Wow! An awesome review of Postgres important features.
I can't stress out more how devs sometimes just follow the hype without thinking. When someone suggests a NoSQL data store, I always ask her/him to convince me why SQL doesn't work here.

David Howell • Oct 16 '19

Is “forking” count some special operation or just a nice word in place of swearing?

Regarding (exact) count, pretty much every system has trouble doing this quickly and on most cases you really don’t need an exact count. This is especially true for medium to large data.

Table/index statistics that are kept up to date will give a good approximation.

HyperLogLog was one option mentioned which will give good-enough approximations, another approach is log-normal histograms. I don’t think this challenge is unique to PG.
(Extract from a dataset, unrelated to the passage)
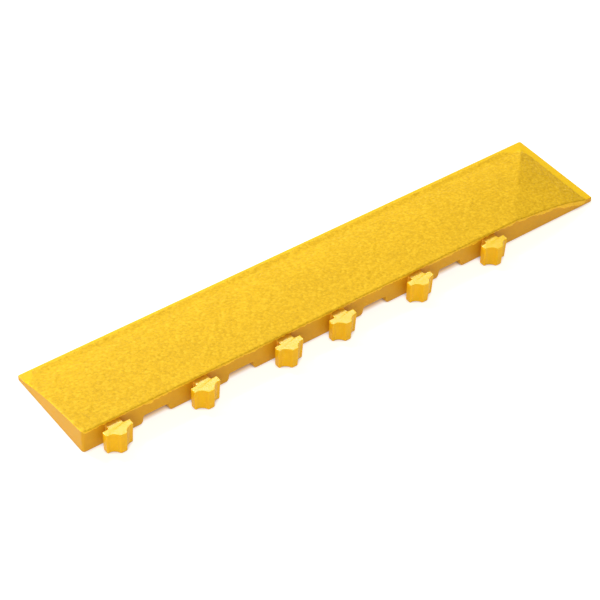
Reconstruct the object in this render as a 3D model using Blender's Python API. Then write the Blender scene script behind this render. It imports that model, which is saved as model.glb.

Stephanie Bergamo • Nov 16 '19

Hey, many thanks for this article, I'm working with Postgres for a while now, but still, I've learned a lot of great stuff here !

I just wanted to add that Postgres also offers HyperLogLog as a data type, just by adding an extension (see this great article for more details.)

Alejandro • Nov 22 '19 • Edited

This article was definitive, it was the last straw. I have been thinking about switching my Java application to postgres from mysql and now I'm in the middle of the process using pgloader and everything has worked as expected.

Yet I have an unresolved question: does it make sense to have a 2nd level cache in Hibernate when postgresql already has caching? thanks!

Jason Skowronski • Nov 22 '19

Thanks I'm glad enjoyed it! The Hibernate second level cache lives on your application server, whereas the postgresql cache lives on the database of course. This matters because it's faster to retrieve or update data already stored on your application server. It reduces network and database load by removing duplicate queries and batching writes. This is great for applications with many reads and infrequent writes, or cases where eventual consistency on writes is acceptable.